With the 50s, Bill remembers new technology setting in: electricity, a mighty fine refrigerator, catalogue ordering from Montgomery Ward, a new tractor, and a cream separator, ranked as #1 in the “Top Ten Money/Time Savers” for farmers.

Bill would pour the milk into a three-gallon tub set up above the machine and turn the wheel. Skim milk would pour down one spout, cream, the other. Bill took the fresh cream to his grandfather’s Gleason Produce House, to a window at the back corner where Ruby Phelps (John David Phelps’ mother) would buy the cream, ice it down, and ship it on the 5:00 PM train to Chicago. That boarded-up window can still be seen at the back of Horn’s Hardware.

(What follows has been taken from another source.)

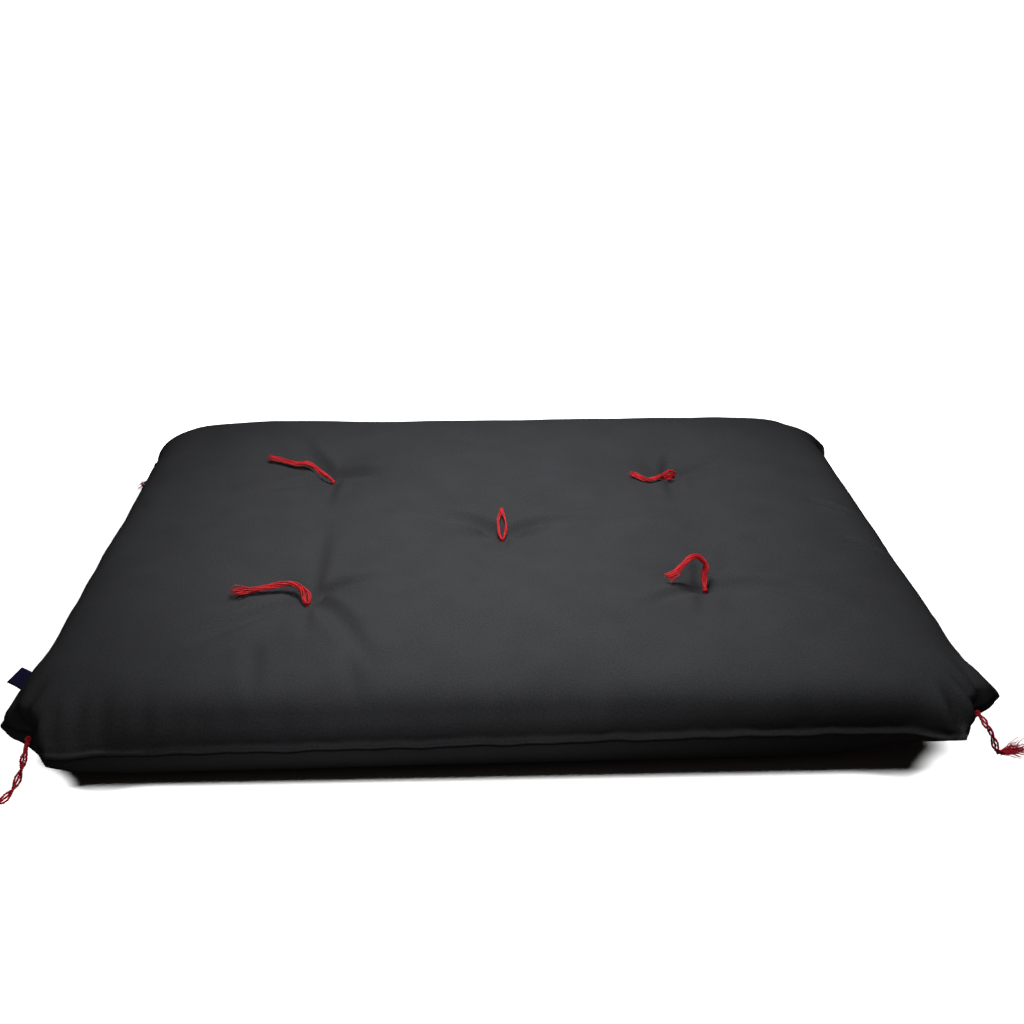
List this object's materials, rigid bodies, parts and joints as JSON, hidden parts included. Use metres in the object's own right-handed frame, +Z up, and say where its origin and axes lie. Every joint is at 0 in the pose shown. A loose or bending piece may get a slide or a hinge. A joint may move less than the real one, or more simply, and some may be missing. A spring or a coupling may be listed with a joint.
{
  "type": "meditation mat",
  "caption": "Flat rectangular filled cotton mat with a side seam, tufted crown, pushed-in corners, red thread tufts and braided corner tassels.",
  "frame": {"origin": "middle of the flat underside, on the floor that the mat rests on", "axes": "+X along the long sides towards the right as seen from the front, +Y towards the back, +Z up"},
  "size_m": [0.9845, 0.8256, 0.1014],
  "materials": {
    "cotton": "matt black cotton twill, faintly brushed, with dust-grey sheen",
    "tuft_thread": "bright red twisted cotton thread",
    "tassel_thread": "darker red twisted cotton thread",
    "label_tape": "navy woven tape, bare"
  },
  "bodies": {
    "root": {"mat_body": "cotton", "tuft_front_left": "tuft_thread", "tuft_front_right": "tuft_thread", "tuft_centre": "tuft_thread", "tuft_back_left": "tuft_thread", "tuft_back_right": "tuft_thread", "tassel_front_left": "tassel_thread", "tassel_front_right": "tassel_thread", "tassel_back_left": "tassel_thread", "tassel_back_right": "tassel_thread", "side_label": "label_tape"}
  },
  "joints": []
}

Bill graduated GHS in 1956, an era of Elvis, Carl Perkins, and flat tops. Bill was honored as GHS Football’s “Best Lineman” and “Best Blocker.” Though he had a high school sweetheart and was part of the “best bunch of guys to hang out with,” Bill remembered, “I was basically a loner. My brother was my running mate.” His brother Bobby tragically died at just 37 years old in a forklift rollover accident.

Duty to his country took Bill to Ft. Jackson. After the military, glass-packed mufflers and spinner hubcaps carried Bill to Memphis and Beale Street, where he styled himself at Lansky’s. At the advent of the Computer Age, Bill attended the Punch Card Trade School there in 1961. Valued for his design and innovation, Bill exceled in his thirty-year career as a computer super programmer, “a long way from ten cents a week,” he mused.

Bill has a son, daughter, and three grandchildren.